Archive for October, 2007

Le Menhir de la Roche

October 28, 2007 By: admin Category: Mayenne, menhir, photography 1 Comment →

MEGFRD53 11859 DI’ve lost count of how many times I looked at the sign and thought, “I must take a look one day”. Then the sign disappeared.

It wasn’t much of a sign, to be sure. Crudely painted, it gave the impression the menhir was the kind of tourist attraction you might find on Craggy Island or some down-at-heel English seaside town – the kind where you pay £5 to guess the weight of a sheep. I suspected I might find the menhir to be a pile of rubble or just a slightly overlarge boulder. And yet, the sign called to me every time we went shopping at Super U in Gorron. It was, after all, right next to the small industrial estate that holds the supermarket and a scattering of light industry.

We’d been told that the path to the menhir was strewn with rubbish – an unpleasant walk. And until recently, that was probably true. But the reason the sign has disappeared is that the whole area has been cleaned up. There are the beginnings of a new car park next to the main Ambrieres road. From there, you walk across a a picnic area and into a patch of woodland. The industrial area next door is largely invisible, though clearly audible during work hours.

The path curves around as it leads into increasingly picturesque countryside. You might be tempted, as I was, to continue following it, down a lane bordered by old and dense bocage hedging, full of mature trees. In fact, to find the menhir, you have to turn off, through a gap in the bocage (currently with no signposting) and take a narrow track that leads along a row of trees on the other side of which is a small stream.

MEGFRD53 11835 DThe menhir is soon visible. It stands in the field on the opposite side of the stream, but someone has thoughtfully provided a small wooden footbridge. The field is used for cattle, so there’s a single-strand electric fence – and you need to pick your path carefully.

The standing stone is huge – perhaps 3m high. It stands hard by the stream. And although it’s still quite close to that industrial estate, and right on the edge of the town, the setting is tranquil and timeless.

The lighting was imperfect on this first visit. We turned up at 16:30 on a October afternoon.
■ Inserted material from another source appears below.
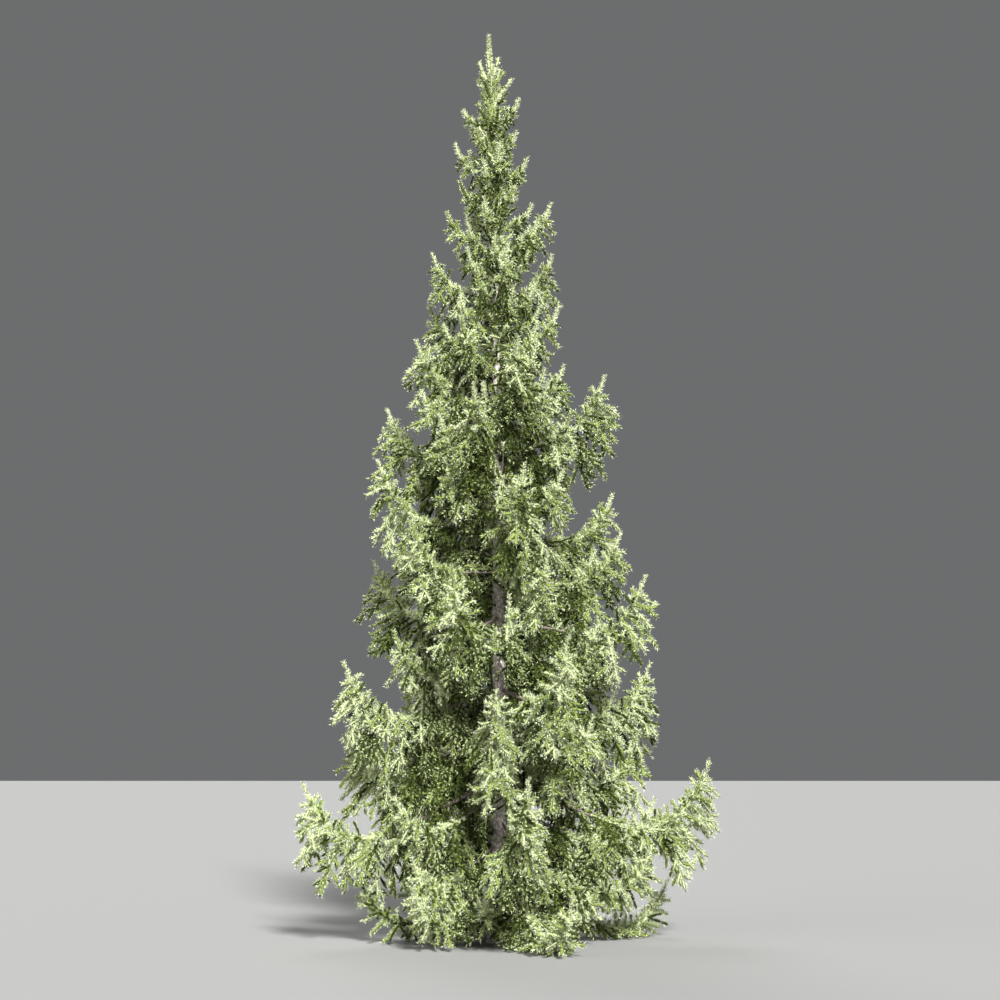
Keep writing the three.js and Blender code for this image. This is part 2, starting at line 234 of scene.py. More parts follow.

The stone was in shade from the surrounding trees and the sun was lighting a patch of the field beyond rather too brightly. I need to revisit earlier in the day. But I will: this site is only eight minutes from home. I’ve got a feeling it will become a regular haunt.

MEGFRD53 11891 DBack at the car park, I noticed that the house across the road, perched on a rise in the terrain and maybe 300m from the stone, is called ‘La Roche’ (the rock). Presumably, the name is much older than the house and might stand some investigation. At the roadside, there’s a calvary – a Christian cross. These are a common sight in France, and while the Christian church is known to have usurped many pagan sites, one shouldn’t read too much into the presence of the cross. Local councils often erect them as a way of using up the year’s budget, and this one appears to date from 2006!

La Sépulture du Petit Vieux-Soul

October 27, 2007 By: admin Category: Mayenne No Comments →

MEGFRD53 11771 DThis is what started it. A spur-of-the-moment visit to this passage grave rekindled my fascination with megalithic sites.

A friend told me about it. “It’s in a really beautiful spot,” he said. He was right.

From Brecé, we’d had to navigate increasingly narrow roads down a series of shallow valleys. You park the car in a wide spot in the road and walk 50m down a lane created by two bocage hedges, then skirt a small wood. The tomb appears suddenly, nestled into the edge of this wood, almost as if carved into the land. Passing through the entrance you find a chamber that crosses the entrance passageway to make a T-shape. This chamber is perhaps 5-6m long in total.

A sign at the site dates the tomb to 2400 BCE.

The site is better enjoyed from the outside, though. It somehow makes the woodland feel ancient and profoundly peaceful.

Shooting the stones

October 27, 2007 By: admin Category: general, photography, project No Comments →

Standing stones and circles have always exercised a strange attraction for me. Back in the mists of time – no, not that far back, but when I was at art school, we visited a number of sites in Derbyshire, including the famous Arbor Low. I was hooked – by the monumental strangeness of the megaliths themselves, their harmonious relationship with the landscape and the general spookiness of what one imagined took place at these sites.

I read, and was thoroughly convinced by, View Over Atlantis – sold on its message that ancient man possessed knowledge, insights and powers that we have since lost.

I’ve grown up a lot since then. I tried to re-read the book and found it embarrassingly new age, intellectually flaky and entirely unconvincing. But the stones still exert some kind of power over me, something I’d been ignoring.

We now live in rural Normandy. There are menhirs and dolmens everywhere. Our friends, just down the road, have a standing stone in their field. There’s another a few hundred metres from the supermarket where we do our weekly shop. So this is my new personal project – to document and explore the stones and their relationship to the landscape.